Und so werden auch Blockchain-Technologien von der überschwänglichen Erwartung begleitet, die Art und Weise wie Menschen und Organisationen kooperieren – natürlich – grundlegend zu verändern. Nichts weniger als das Wesen, mindestens aber die Rolle von Staatlichkeit stehen dieses Mal im Mittelpunkt der Transformationserwartungen. Ist nun nach der Musikindustrie, dem Hotel- oder dem Taxigewerbe nun der Staat an der Reihe, sich mit einer potenziell disruptiven Innovation konfrontiert zu sehen?

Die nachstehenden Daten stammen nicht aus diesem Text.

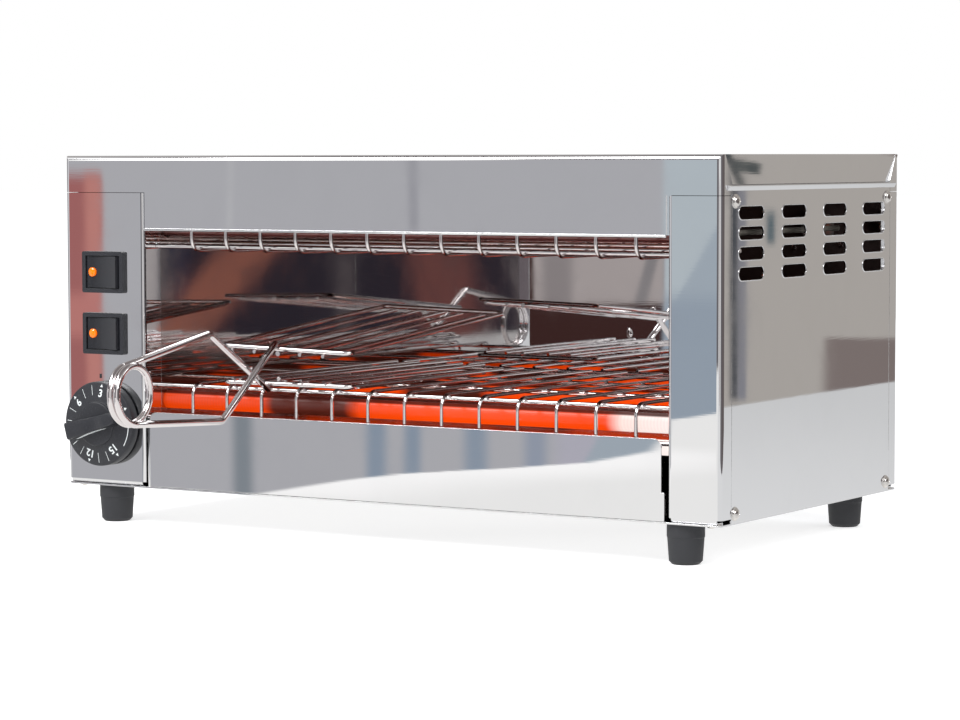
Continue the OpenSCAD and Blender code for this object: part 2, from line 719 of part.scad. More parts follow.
timer_w = 40;
timer_depth = 30;
timer_body_d0 = sheet_t;
timer_right = panel_x + 14;             // clear of the lower front tube's holder
timer_top = tube_low_z - lead_r - 2;    // clear of the lead that runs above it
module timer_body() color("lightgray") at_body() difference() {
    union() {
        backward(timer_body_d0, timer_body_d0 + timer_depth)
            round_rect_2d(timer_right - timer_w, timer_top - timer_w, timer_right, timer_top, 4);
        backward(timer_body_d0 + timer_depth - fine, timer_body_d0 + timer_depth + 5)
            round_rect_2d(timer_right - timer_w + 8, timer_top - timer_w + 8, timer_right - 8, timer_top - 12, 2);
    }
    rod_d(0, timer_body_d0 + timer_depth - 3, panel_x, timer_z, timer_shaft_r + 0.05);
    for (s = [-1, 1]) rod_d(0, 9, panel_x + s * timer_screw_x, timer_z, screw_hole_r);
}

knob_out = 9;           // front of the knob's disc at its boss
disc_rim = 7.6;         // front of its rim: the printed ring is a shallow cone
disc_gap = 0.8;
module timer_screws() color(chrome) at_body() for (s = [-1, 1])
    translate([panel_x + s * timer_screw_x, 0, timer_z]) rotate([90, 0, 0]) screw(3, 1.4, screw_r, 7);

shaft_tip_d = -knob_out - 3;
module timer_shaft() color(chrome) at_body() difference() {
    rod_d(shaft_tip_d, timer_body_d0 + timer_depth - 4, panel_x, timer_z, timer_shaft_r);
    translate([panel_x - 4, shaft_tip_d - 1, timer_z + timer_shaft_r - 1]) cube([8, 12, 4]);
}

grip_l = 38;
grip_w = 10.6;          // at its pointer end
grip_tail_w = 7;
grip_out = 7.6;
boss_r = 13.4;
boss_h = 1.6;
module timer_knob() color(black) at_body() translate([panel_x, 0, timer_z]) {
    difference() {
        union() {
            rotate([90, 0, 0]) rotate_extrude() polygon([[0, disc_gap], [dial_dia / 2 - 0.6, disc_gap],
                [dial_dia / 2, disc_gap + 0.6], [dial_dia / 2, disc_rim - 0.6],
                [dial_dia / 2 - 0.6, disc_rim], [boss_r + 0.4, knob_out], [boss_r, knob_out + boss_h], [0, knob_out + boss_h]]);
            rotate([0, -grip_angle, 0]) grip();
        }
        rod_d(-knob_out - 3, 1, 0, 0, timer_shaft_r + 0.02);
        rotate([90, 0, 0]) rotate_extrude() rect_2d(timer_shaft_r + 4, 0, dial_dia / 2 - 3, disc_rim - 3);
    }
}
// Grip bar: a bar across the dial, narrower towards its rounded tail
module grip() backward(-knob_out - grip_out, -knob_out + 0.5) union() {
    tail_r = grip_tail_w / 2;
    hull_x = grip_l / 2 - tail_r;
    polygon([[-grip_l / 2, -grip_w / 2 + 0.6], [-grip_l / 2, grip_w / 2 - 0.6], [-grip_l / 2 + 0.6, grip_w / 2],
        [hull_x, tail_r], [hull_x, -tail_r], [-grip_l / 2 + 0.6, -grip_w / 2]]);
    translate([hull_x, 0]) circle(tail_r);
}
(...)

Die Relevanz von Blockchain-Technologien
Um die Relevanz der Blockchain-Technologie für Unternehmen und vor allem den Staat zu verstehen, bietet es sich in diesem Fall an, einige Schritte zurückgehen und das Thema historisch aus ideengeschichtlicher Perspektive zu erschließen. Wenn nun angeblich das Wesen und die Rolle von Staatlichkeit berührt werden, ist es für eine Einordnung und Bewertung hilfreich, den Weg zu den Ursprüngen des Staates zurückzuverfolgen.
Thomas Hobbes ist der Denker, mit dem wir diese grundsätzliche Frage nach Staatlichkeit verbinden. Sein Gesellschaftsvertrag löst das kollektive Aktionsproblem, indem er einerseits die Sanktionsgewalt auf den Staat, den Leviathan, überträgt und andererseits den Leviathan zur zentralen Instanz erklärt, der die Einhaltung von Verträgen zwischen den Bürgern der Gesellschaft garantiert. Die Kombination aus diesen beiden Wertversprechen war für die Menschen im Naturzustand nach Hobbes so attraktiv, dass sie bereit waren, ihre natürlichen Rechte an den Leviathan abzugeben und einen Gesellschaftsvertrag zu schließen.

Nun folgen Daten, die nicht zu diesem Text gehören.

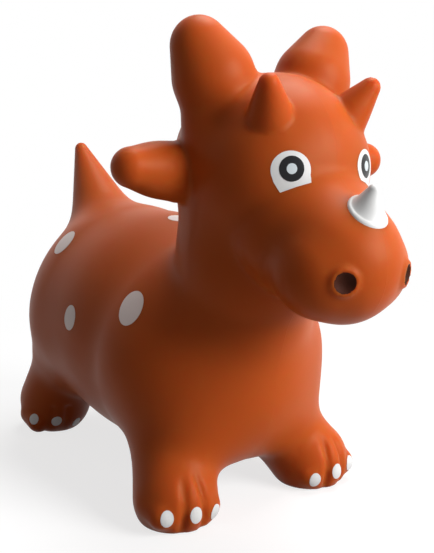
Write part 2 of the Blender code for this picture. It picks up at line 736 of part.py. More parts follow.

Ganz praktisch führte das zu einer Staatlichkeit, die über eine professionelle, regelgebundene Verwaltung geprägt ist. Die wesentlichen Merkmale in Max Webers Bürokratiemodell – wie etwa Aktenmäßigkeit und eben jene Regelgebundenheit – sind zentral für die Eliminierung von Willkür im Verwaltungshandeln und die Schaffung von Legitimität. Die so häufig karikierten Hängeregister und ausladenden Archive sind Ausfluss genau dieser konstituierenden Prinzipien. Nur auf der allgemein anerkannten und universellen Wirksamkeit dieser Prinzipien kann der Staat die Rolle des neutralen Schlichters und des unparteilichen Intermediärs ausfüllen. Eine Beglaubigungsinstanz, der man nicht glaubt, ist wertlos.

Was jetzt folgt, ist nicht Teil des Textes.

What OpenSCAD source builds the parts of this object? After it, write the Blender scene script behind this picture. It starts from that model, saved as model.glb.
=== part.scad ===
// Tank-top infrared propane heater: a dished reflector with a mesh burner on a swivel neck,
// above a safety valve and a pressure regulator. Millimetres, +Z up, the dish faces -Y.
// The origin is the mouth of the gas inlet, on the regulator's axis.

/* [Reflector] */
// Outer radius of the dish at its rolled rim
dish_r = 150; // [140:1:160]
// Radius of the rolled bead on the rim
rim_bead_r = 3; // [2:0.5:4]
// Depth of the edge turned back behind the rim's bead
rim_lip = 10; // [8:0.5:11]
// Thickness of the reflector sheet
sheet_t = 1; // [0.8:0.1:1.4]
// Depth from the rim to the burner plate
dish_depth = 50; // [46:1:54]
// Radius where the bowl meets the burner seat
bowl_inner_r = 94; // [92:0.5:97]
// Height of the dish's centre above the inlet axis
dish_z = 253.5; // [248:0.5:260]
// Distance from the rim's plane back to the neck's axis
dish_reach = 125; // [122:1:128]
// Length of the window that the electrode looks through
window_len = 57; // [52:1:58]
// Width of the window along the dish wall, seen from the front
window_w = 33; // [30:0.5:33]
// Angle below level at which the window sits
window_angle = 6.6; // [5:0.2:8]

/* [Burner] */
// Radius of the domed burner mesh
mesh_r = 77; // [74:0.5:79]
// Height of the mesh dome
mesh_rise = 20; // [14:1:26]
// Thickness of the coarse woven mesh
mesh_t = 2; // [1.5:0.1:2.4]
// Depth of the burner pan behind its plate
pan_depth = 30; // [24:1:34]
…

Die Blockchain-Technologie gibt nun eine neue, interessante Antwort auf die Frage nach der Notwendigkeit einer solchen zentralen Richtinstanz. Sie kann das Einhalten und die Wirksamkeit von Verträgen ebenso beglaubigen wie Eigentums- und Verfügungsrechte, ohne aber dass eine zentrale Instanz dafür notwendig wäre. Und das ist radikal!
Mit Blockchain-Technologien können alle Transaktionen mit kryptografisch gesicherten Werten fixiert und über die kontinuierliche Fortschreibung deren historische Provenienz belegt werden. Der Economist bezeichnete Blockchain als „Vertrauensmaschine“.